I’m really excited about the opportunity to participate in the regulatory process. I didn’t have that opportunity when I led the Office for Civil Rights in 2013 through 2017. When I came that time, the regulatory agenda was largely set; I was there in the second term of the Obama administration. So, it’s really a thrill to me to contemplate being able to participate in that process.
It’s difficult to square Lhamon’s answer with reality. Lhamon’s nearly four-year tenure is comparable to the amount of time the Trump administration had in office, yet the Trump administration was able to achieve its policy objectives through the lawful APA process. Instead, Lhamon claimed the Obama administration held 35 “listening sessions” at the White House and within the Department of Education. That’s hardly an opportunity for public input; how many people can say they’ve been invited to the White House to talk about policy? Public notice-and-comment, conversely, resulted in over 124,000 comments being submitted to the Department of Education for consideration as the Department developed the regulations currently in effect. It’s clear which process is actually designed to solicit and obtain public input.
If Lhamon can’t even say under oath that she thinks accused students should have the right to see exculpatory evidence in the institution’s possession, Lhamon has shown she is incapable of leading an Office for Civil Rights that respects all students’ civil rights.
Moreover, during the time Catherine Lhamon was leading OCR, the Obama administration initiated and completed the APA process numerous times. Even the Department of Education during Lhamon’s tenure managed to issue final regulations concerning student debt while still complying with the Administrative Procedure Act. In complying with the lawful process, the Department of Education considered more than ten thousand public comments. Indeed, the Obama administration during Lhamon’s tenure solicited public comment on proposed rules in a wide variety of departments and agencies, including its Department of Labor, Department of Justice, and Environmental Protection Agency. In all of these cases, the agencies successfully began the regulatory process and issued final rules in a timely manner while complying with the lawful process during the dates that Lhamon led OCR. It simply strains credulity to suggest that Lhamon’s OCR didn’t initiate APA rulemaking procedures because they could not do so.

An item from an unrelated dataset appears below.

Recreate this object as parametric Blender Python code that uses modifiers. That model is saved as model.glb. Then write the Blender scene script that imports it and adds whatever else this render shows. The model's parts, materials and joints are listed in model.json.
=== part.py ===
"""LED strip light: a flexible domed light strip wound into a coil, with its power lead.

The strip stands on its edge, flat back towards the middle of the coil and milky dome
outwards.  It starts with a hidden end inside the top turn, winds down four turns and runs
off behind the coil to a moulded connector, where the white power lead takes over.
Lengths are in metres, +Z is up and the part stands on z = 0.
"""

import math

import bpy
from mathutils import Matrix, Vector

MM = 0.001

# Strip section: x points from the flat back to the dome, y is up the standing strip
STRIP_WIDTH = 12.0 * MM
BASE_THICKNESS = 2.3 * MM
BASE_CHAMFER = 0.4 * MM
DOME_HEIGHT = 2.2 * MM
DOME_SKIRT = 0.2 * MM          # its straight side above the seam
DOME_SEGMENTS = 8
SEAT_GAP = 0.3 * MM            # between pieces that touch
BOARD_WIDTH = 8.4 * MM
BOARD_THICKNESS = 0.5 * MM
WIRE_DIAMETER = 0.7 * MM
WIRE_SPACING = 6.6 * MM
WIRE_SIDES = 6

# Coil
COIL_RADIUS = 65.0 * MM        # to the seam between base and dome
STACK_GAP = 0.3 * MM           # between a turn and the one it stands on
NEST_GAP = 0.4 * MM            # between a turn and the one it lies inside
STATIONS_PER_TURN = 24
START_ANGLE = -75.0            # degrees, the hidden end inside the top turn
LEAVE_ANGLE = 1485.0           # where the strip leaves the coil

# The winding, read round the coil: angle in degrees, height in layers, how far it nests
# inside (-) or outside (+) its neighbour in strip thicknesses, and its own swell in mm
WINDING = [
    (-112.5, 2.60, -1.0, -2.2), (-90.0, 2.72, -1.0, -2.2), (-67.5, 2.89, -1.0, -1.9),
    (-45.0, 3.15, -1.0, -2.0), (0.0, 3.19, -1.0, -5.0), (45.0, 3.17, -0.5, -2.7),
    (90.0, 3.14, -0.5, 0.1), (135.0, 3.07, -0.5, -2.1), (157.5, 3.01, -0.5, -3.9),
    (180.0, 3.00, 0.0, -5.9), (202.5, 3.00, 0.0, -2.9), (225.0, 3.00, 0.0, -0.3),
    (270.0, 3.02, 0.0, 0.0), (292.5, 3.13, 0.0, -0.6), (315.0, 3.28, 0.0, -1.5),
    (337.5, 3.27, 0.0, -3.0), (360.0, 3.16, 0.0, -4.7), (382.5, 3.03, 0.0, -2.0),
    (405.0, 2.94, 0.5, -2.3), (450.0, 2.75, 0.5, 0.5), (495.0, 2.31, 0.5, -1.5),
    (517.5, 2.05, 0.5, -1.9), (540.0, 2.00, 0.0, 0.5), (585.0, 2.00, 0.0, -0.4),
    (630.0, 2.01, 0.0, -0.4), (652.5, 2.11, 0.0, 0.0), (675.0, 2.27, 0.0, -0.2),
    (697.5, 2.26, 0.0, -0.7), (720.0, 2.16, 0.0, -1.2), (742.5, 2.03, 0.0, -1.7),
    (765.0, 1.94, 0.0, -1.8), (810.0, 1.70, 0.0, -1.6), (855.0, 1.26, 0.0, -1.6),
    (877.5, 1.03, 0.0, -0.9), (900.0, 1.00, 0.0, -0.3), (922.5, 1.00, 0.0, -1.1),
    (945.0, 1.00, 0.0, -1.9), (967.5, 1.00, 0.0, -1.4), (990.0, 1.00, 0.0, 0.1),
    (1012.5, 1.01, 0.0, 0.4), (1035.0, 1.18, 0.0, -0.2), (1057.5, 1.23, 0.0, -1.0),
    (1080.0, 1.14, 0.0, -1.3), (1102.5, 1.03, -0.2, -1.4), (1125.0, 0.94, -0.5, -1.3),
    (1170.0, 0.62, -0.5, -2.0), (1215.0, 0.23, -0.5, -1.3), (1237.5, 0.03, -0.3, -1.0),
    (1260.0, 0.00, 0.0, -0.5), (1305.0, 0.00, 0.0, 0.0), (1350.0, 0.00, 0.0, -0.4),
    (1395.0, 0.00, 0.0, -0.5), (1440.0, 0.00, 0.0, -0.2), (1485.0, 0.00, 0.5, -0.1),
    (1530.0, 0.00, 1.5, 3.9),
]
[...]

As the Department of Education considers revising the rules that took effect just last year, Lhamon had a number of opportunities throughout the hearing to go on the record about which due process protections in the current regulations she’d keep — and which she’d abandon. Lhamon claimed she would enforce the current Title IX regulations while they are in effect, while acknowledging that the Department has already started the process of amending the regulations. But she repeatedly declined to discuss which of the procedural protections she’d keep in place in any Title IX regulatory reforms.
For example, Lhamon was asked by Sen. Burr whether she thought “an accused student should have the right to see all of the evidence against them before they’re asked to defend themselves against an allegation [of sexual misconduct.]” Lhamon responded:
Senator, you asked about a right, and I expect that that means a legal right, and in the current context — the Title IX regulation that is operational now and that I would enforce if returned to the Office for Civil Rights — does afford that right to students.
“Should an accused student be allowed to see evidence against them that could clear them of charges?” Burr asked.
She responded, “Likewise, Senator, the current Title IX regulation, which is operational now, gives students that right.”
Notice that on neither occasion did Lhamon answer the question of whether she thought an accused student should have a right to see evidence against them, including exculpatory evidence. She merely stated that such a right is afforded for now by the current regulations, and that she would enforce current regulations as long as they are in force, but declined to say whether she would support such a right if the current regulations are rescinded and replaced with her preferred regime. If Lhamon can’t even say under oath that she thinks accused students should have the right to see exculpatory evidence in the institution’s possession, Lhamon has shown she is incapable of leading an Office for Civil Rights that respects all students’ civil rights.
Without a concrete commitment to honor and enforce due process rights for all students, the Senate must not confirm Lhamon to lead OCR. Any reform that reduces procedural protections will be met with litigation, both against the new rules on their face and from students suing their institutions for violating their rights.